Yes, digital is the future in all sectors, including banking. Yes, Standard Chartered has a bit of a first movers advantage within the sector; theirs is still the sleekest digital banking experience for users despite others now getting in on the game. But, by putting too many eggs in the digital basket, are they setting themselves up for failure?
Despite the phenomenal growth in digital banking in the past five years, Pakistan is still a firmly cash-based economy. Closing down brick-and-mortar branches to invest in digital banking isn’t going to fly in our economic geography. Not yet at least.
Consider the retail sector, one of Pakistan’s most rapidly growing sectors – and according to a recent report the single largest growing retail sector in the world. Most of their receipts are in cash. At one, or several points in the day, an outlet has to deposit its cash in the nearest branch of their bank.
By closing down branches, a bank runs the risk of locating its brick-and-mortar presence away from a particular outlet, disincentivizing having an account there. Though they might pretend otherwise, retailers often make their decision of where to bank on the “whichever is closest” rule rather than some high falutin banking parametrics.
And there isn’t any need to restrict ourselves to the retail sector either. To give an example closer to home: Pakistan Today banks with Bank Alfalah. If tomorrow, Alfalah were to somehow close our branch, the magnificent and stately Shahdin Manzil on Charing Cross, my Accounts Department would be persistently asking me (I am also the COO of Pakistan Today) to switch banks. It would be way too much more work travelling all the way to wherever the now-nearest branch would be. They would even be ready to put up with a bank that doesn’t have as good a customer care culture as Alfalah. They might even be tempted to take their business to the bank-from-hell* whose branch is right below our office.
Truth be told, we still don’t know whether this decision of SCB to speed up digital is because of a conscious switch or because of the uncompetitive behaviour set up by the bank’s international overlords. You see, the bank has taken a decision that all businesses, irrespective of their fundamentals and credit-worthiness, won’t be given a credit rating more favourable than the country’s ratings. In Pakistan’s case, that means an attractive company like Packages, which is the Belle of the Ball for other banks, will be offered comparatively lousy rates by SCB. Then, there is the whole issue of the clunky workflow. To compare, all of MCB’s decisions are taken within the country, while in SCB, even the no-brainers are sent up to Dubai for approval.
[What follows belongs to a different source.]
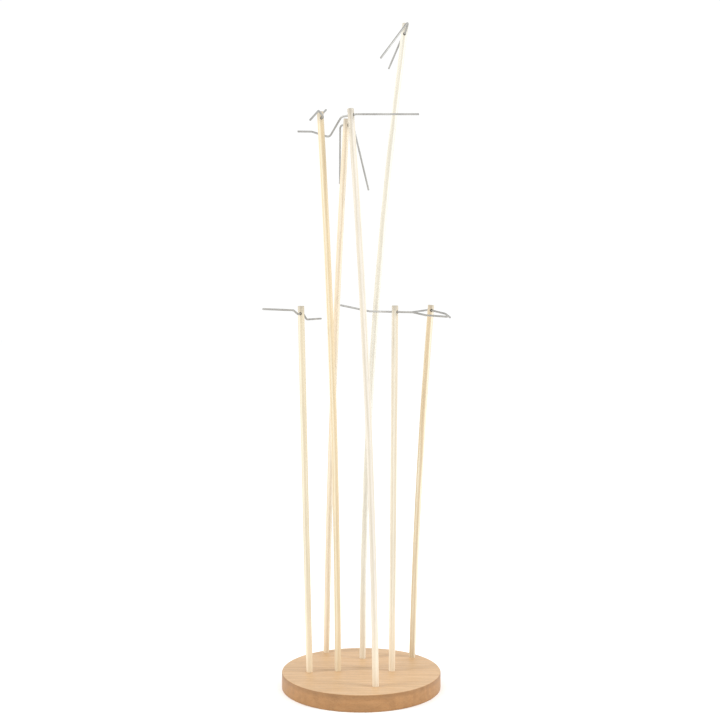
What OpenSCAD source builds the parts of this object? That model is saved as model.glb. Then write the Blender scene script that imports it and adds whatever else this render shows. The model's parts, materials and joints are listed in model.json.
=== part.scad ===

In the face of this squeeze on the revenue side, the bank has no choice but to cut down on costs by closing down branches and throw in its lot in the digital world.
Perhaps a better approach would have been to shrink the size of its branches, not shut them down altogether. That way, they would cut costs as well as retain their accounts.
But what do I know? I am not a banker, only a banking client. You know, the one we keep hearing is the king.
*I won’t tell you which one. Between this issue and the one before the last, we at Profit are in enough trouble with the banks as it is.